● **Written request**
Reproduce the data in its entirety, exactly as supplied.
# # #
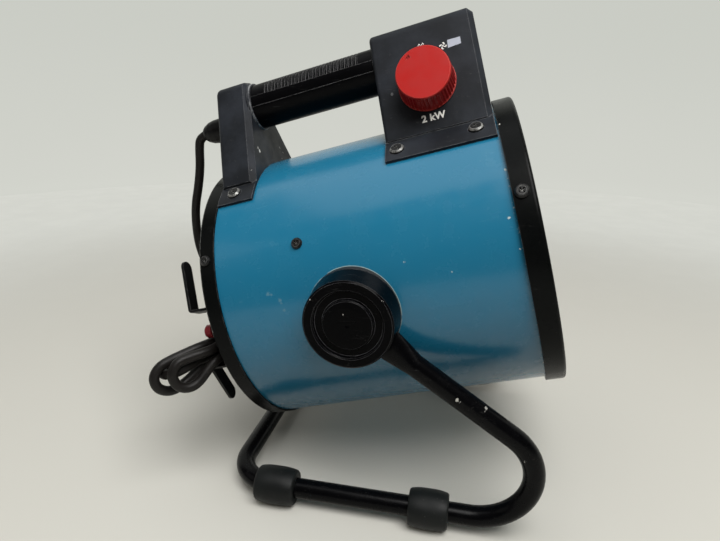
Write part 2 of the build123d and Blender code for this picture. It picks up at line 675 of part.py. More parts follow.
GRIP_AX = Axis(dpt(0, 0, Z_GRIP), dpt(1, 0, Z_GRIP) - dpt(0, 0, Z_GRIP))
for name, up in (("grip_upper", 1), ("grip_lower", -1)):
    with BuildPart() as half:
        with BuildSketch(drum(Plane.YZ.offset(GX0))):
            with Locations((0, Z_GRIP)):
                Circle(R_GRIP if up > 0 else R_GRIP_LOW)
                Circle(8.1, mode=Mode.SUBTRACT)
            with Locations((0, Z_GRIP - up * 19.95)):
                Rectangle(60.0, 40.0, mode=Mode.SUBTRACT)
        extrude(amount=GX1 - GX0)
        # hollow between the two end webs
        with BuildSketch(drum(Plane.YZ.offset(GX0 + 4.0))):
            with Locations((0, Z_GRIP)):
                Circle(R_GRIP - 3.2)
                Circle(9.6, mode=Mode.SUBTRACT)
            with Locations((0, Z_GRIP - up * 18.5)):
                Rectangle(60.0, 40.0, mode=Mode.SUBTRACT)
        extrude(amount=GX1 - GX0 - 8.0, mode=Mode.SUBTRACT)
        if up > 0:
            # fine cross ribs over the top, between two plain side bands
            with BuildSketch(SIDE):
                for k in range(27):
                    with Locations((GX0 + 13.0 + 2.9 * k, Z_GRIP + R_GRIP)):
                        Rectangle(1.3, 1.5)
            revolve(axis=GRIP_AX, mode=Mode.SUBTRACT)
            with BuildSketch(drum(Plane.YZ.offset(GX0))):
                with Locations((0, Z_GRIP)):
                    Circle(R_GRIP + 0.2)
                    Circle(R_GRIP - 1.6, mode=Mode.SUBTRACT)
                with Locations((0, Z_GRIP + 3.9)):
                    Rectangle(60.0, 7.7, mode=Mode.INTERSECT)
            extrude(amount=GX1 - GX0)
    save(half.part, name)

# ------------------------------------------------------------------ rear post
PT = 172.7


def post_outline(grow=0.0):
    with BuildSketch(Plane.XY, mode=Mode.PRIVATE) as o:
        with BuildLine():
            Polyline((-50.5, 98.9), (-10.0, PT), (10.0, PT), (50.5, 98.9), (40.0, 80.0), (-40.0, 80.0), close=True)
        make_face()
        if grow:
            offset(amount=grow, kind=Kind.INTERSECTION)
    return o.sketch


with BuildPart() as rear_post:
    with BuildSketch(drum(Plane.YZ.offset(PX0))):
        add(post_outline())
    extrude(amount=PX1 - PX0)

    def crown2(e):
        x, y, z = to_drum(e.center())
        return abs(abs(y) - 10.0) < 0.5 and z > PT - 1
    fillet(rear_post.edges().filter_by(crown2), 8.0)

    def front_rim(e):
        x, y, z = to_drum(e.center())
        return abs(x - PX1) < 0.1 and z > 100

    def rear_rim(e):
        x, y, z = to_drum(e.center())
        return abs(x - PX0) < 0.1 and z > 100
    chamfer(rear_post.edges().filter_by(front_rim), 4.0)
    fillet(rear_post.edges().filter_by(rear_rim), 4.0)
    with BuildSketch(drum(Plane.YZ.offset(PX0))):
        with BuildLine():
            a0, a1 = radians(53.4), radians(126.6)
            ro, ri = 109.0, 104.0
            CenterArc((0, 0), ro, 53.4, 73.2)
            Line((ro * cos(a1), ro * sin(a1)), (ri * cos(a1), ri * sin(a1)))
            CenterArc((0, 0), ri, 126.6, -73.2)
            Line((ri * cos(a0), ri * sin(a0)), (ro * cos(a0), ro * sin(a0)))
        make_face()
    extrude(amount=PX1 - PX0)
    with BuildSketch(drum(Plane.YZ.offset(PX0 + 3.0))):
        add(post_outline(-3.2))
    extrude(amount=PX1 - PX0 - 6.0, mode=Mode.SUBTRACT)
    # collar round the grip
    with BuildSketch(drum(Plane.YZ.offset(PX1 - 1.0))):
        with Locations((0, Z_GRIP)):
            Circle(18.5)
    extrude(amount=2.4)
    with BuildSketch(drum(Plane.YZ.offset(PX1 - 8.0))):
        with Locations((0, Z_GRIP)):
            Circle(8.1)
    extrude(amount=20.0, mode=Mode.SUBTRACT)
    # gland hole
    with BuildSketch(drum(Plane.YZ.offset(PX0 - 5.0))):
        with Locations((0, 143.0)):
            Circle(6.1)
    extrude(amount=12.0, mode=Mode.SUBTRACT)
    with BuildSketch(drum(Plane.YZ.offset(PX0 - 5))):
        Circle(R_SHELL + 0.05)
    extrude(amount=PX1 - PX0 + 10, mode=Mode.SUBTRACT)
    screw_holes(POST_SCREWS, 113, 1.85, 8)
    for x, deg in POST_SCREWS:
        with BuildSketch(radial(x, deg, 108.75)):
            Circle(5.7)
        extrude(amount=3, mode=Mode.SUBTRACT)
save(rear_post.part, "rear_post")

rear_post_screws = screw_group(POST_SCREWS, 108.77, 5.1, 2.4, 1.75, 5.5)
save(rear_post_screws.part, "rear_post_screws")

# ------------------------------------------------------------------ cable gland
GZ = 143.0
G_AX = Axis(dpt(0, 0, GZ), dpt(1, 0, GZ) - dpt(0, 0, GZ))
with BuildPart() as cable_gland:
    with BuildSketch(SIDE):
        with BuildLine():
            Polyline((-96.4, GZ + 3.85), (-96.4, GZ + 6.0), (-104.7, GZ + 6.0), (-104.7, GZ + 10.2), (-110.0, GZ + 10.2),
                     (-110.6, GZ + 9.8), (-118.0, GZ + 9.6), (-122.6, GZ + 8.7), (-126.6, GZ + 6.9), (-128.93, GZ + 5.0),
                     (-128.93, GZ + 3.85), close=True)
        make_face()
    revolve(axis=G_AX)
save(cable_gland.part, "cable_gland")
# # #
● **The response**
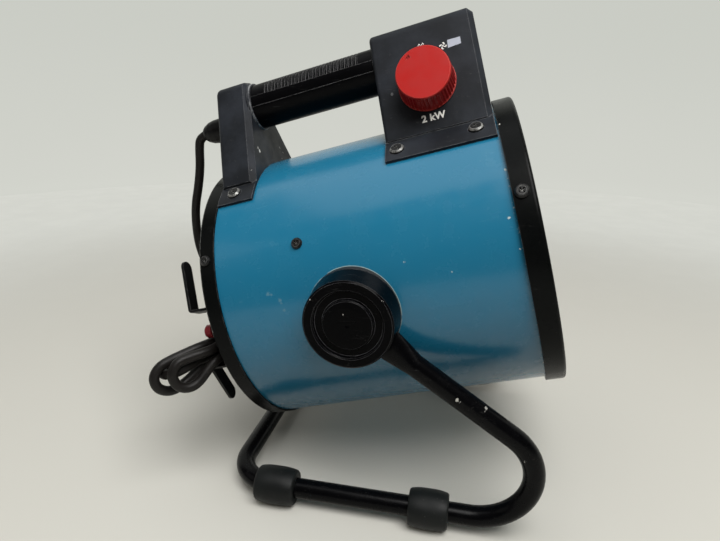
Write part 2 of the build123d and Blender code for this picture. It picks up at line 675 of part.py. More parts follow.
GRIP_AX = Axis(dpt(0, 0, Z_GRIP), dpt(1, 0, Z_GRIP) - dpt(0, 0, Z_GRIP))
for name, up in (("grip_upper", 1), ("grip_lower", -1)):
    with BuildPart() as half:
        with BuildSketch(drum(Plane.YZ.offset(GX0))):
            with Locations((0, Z_GRIP)):
                Circle(R_GRIP if up > 0 else R_GRIP_LOW)
                Circle(8.1, mode=Mode.SUBTRACT)
            with Locations((0, Z_GRIP - up * 19.95)):
                Rectangle(60.0, 40.0, mode=Mode.SUBTRACT)
        extrude(amount=GX1 - GX0)
        # hollow between the two end webs
        with BuildSketch(drum(Plane.YZ.offset(GX0 + 4.0))):
            with Locations((0, Z_GRIP)):
                Circle(R_GRIP - 3.2)
                Circle(9.6, mode=Mode.SUBTRACT)
            with Locations((0, Z_GRIP - up * 18.5)):
                Rectangle(60.0, 40.0, mode=Mode.SUBTRACT)
        extrude(amount=GX1 - GX0 - 8.0, mode=Mode.SUBTRACT)
        if up > 0:
            # fine cross ribs over the top, between two plain side bands
            with BuildSketch(SIDE):
                for k in range(27):
                    with Locations((GX0 + 13.0 + 2.9 * k, Z_GRIP + R_GRIP)):
                        Rectangle(1.3, 1.5)
            revolve(axis=GRIP_AX, mode=Mode.SUBTRACT)
            with BuildSketch(drum(Plane.YZ.offset(GX0))):
                with Locations((0, Z_GRIP)):
                    Circle(R_GRIP + 0.2)
                    Circle(R_GRIP - 1.6, mode=Mode.SUBTRACT)
                with Locations((0, Z_GRIP + 3.9)):
                    Rectangle(60.0, 7.7, mode=Mode.INTERSECT)
            extrude(amount=GX1 - GX0)
    save(half.part, name)

# ------------------------------------------------------------------ rear post
PT = 172.7


def post_outline(grow=0.0):
    with BuildSketch(Plane.XY, mode=Mode.PRIVATE) as o:
        with BuildLine():
            Polyline((-50.5, 98.9), (-10.0, PT), (10.0, PT), (50.5, 98.9), (40.0, 80.0), (-40.0, 80.0), close=True)
        make_face()
        if grow:
            offset(amount=grow, kind=Kind.INTERSECTION)
    return o.sketch


with BuildPart() as rear_post:
    with BuildSketch(drum(Plane.YZ.offset(PX0))):
        add(post_outline())
    extrude(amount=PX1 - PX0)

    def crown2(e):
        x, y, z = to_drum(e.center())
        return abs(abs(y) - 10.0) < 0.5 and z > PT - 1
    fillet(rear_post.edges().filter_by(crown2), 8.0)

    def front_rim(e):
        x, y, z = to_drum(e.center())
        return abs(x - PX1) < 0.1 and z > 100

    def rear_rim(e):
        x, y, z = to_drum(e.center())
        return abs(x - PX0) < 0.1 and z > 100
    chamfer(rear_post.edges().filter_by(front_rim), 4.0)
    fillet(rear_post.edges().filter_by(rear_rim), 4.0)
    with BuildSketch(drum(Plane.YZ.offset(PX0))):
        with BuildLine():
            a0, a1 = radians(53.4), radians(126.6)
            ro, ri = 109.0, 104.0
            CenterArc((0, 0), ro, 53.4, 73.2)
            Line((ro * cos(a1), ro * sin(a1)), (ri * cos(a1), ri * sin(a1)))
            CenterArc((0, 0), ri, 126.6, -73.2)
            Line((ri * cos(a0), ri * sin(a0)), (ro * cos(a0), ro * sin(a0)))
        make_face()
    extrude(amount=PX1 - PX0)
    with BuildSketch(drum(Plane.YZ.offset(PX0 + 3.0))):
        add(post_outline(-3.2))
    extrude(amount=PX1 - PX0 - 6.0, mode=Mode.SUBTRACT)
    # collar round the grip
    with BuildSketch(drum(Plane.YZ.offset(PX1 - 1.0))):
        with Locations((0, Z_GRIP)):
            Circle(18.5)
    extrude(amount=2.4)
    with BuildSketch(drum(Plane.YZ.offset(PX1 - 8.0))):
        with Locations((0, Z_GRIP)):
            Circle(8.1)
    extrude(amount=20.0, mode=Mode.SUBTRACT)
    # gland hole
    with BuildSketch(drum(Plane.YZ.offset(PX0 - 5.0))):
        with Locations((0, 143.0)):
            Circle(6.1)
    extrude(amount=12.0, mode=Mode.SUBTRACT)
    with BuildSketch(drum(Plane.YZ.offset(PX0 - 5))):
        Circle(R_SHELL + 0.05)
    extrude(amount=PX1 - PX0 + 10, mode=Mode.SUBTRACT)
    screw_holes(POST_SCREWS, 113, 1.85, 8)
    for x, deg in POST_SCREWS:
        with BuildSketch(radial(x, deg, 108.75)):
            Circle(5.7)
        extrude(amount=3, mode=Mode.SUBTRACT)
save(rear_post.part, "rear_post")

rear_post_screws = screw_group(POST_SCREWS, 108.77, 5.1, 2.4, 1.75, 5.5)
save(rear_post_screws.part, "rear_post_screws")

# ------------------------------------------------------------------ cable gland
GZ = 143.0
G_AX = Axis(dpt(0, 0, GZ), dpt(1, 0, GZ) - dpt(0, 0, GZ))
with BuildPart() as cable_gland:
    with BuildSketch(SIDE):
        with BuildLine():
            Polyline((-96.4, GZ + 3.85), (-96.4, GZ + 6.0), (-104.7, GZ + 6.0), (-104.7, GZ + 10.2), (-110.0, GZ + 10.2),
                     (-110.6, GZ + 9.8), (-118.0, GZ + 9.6), (-122.6, GZ + 8.7), (-126.6, GZ + 6.9), (-128.93, GZ + 5.0),
                     (-128.93, GZ + 3.85), close=True)
        make_face()
    revolve(axis=G_AX)
save(cable_gland.part, "cable_gland")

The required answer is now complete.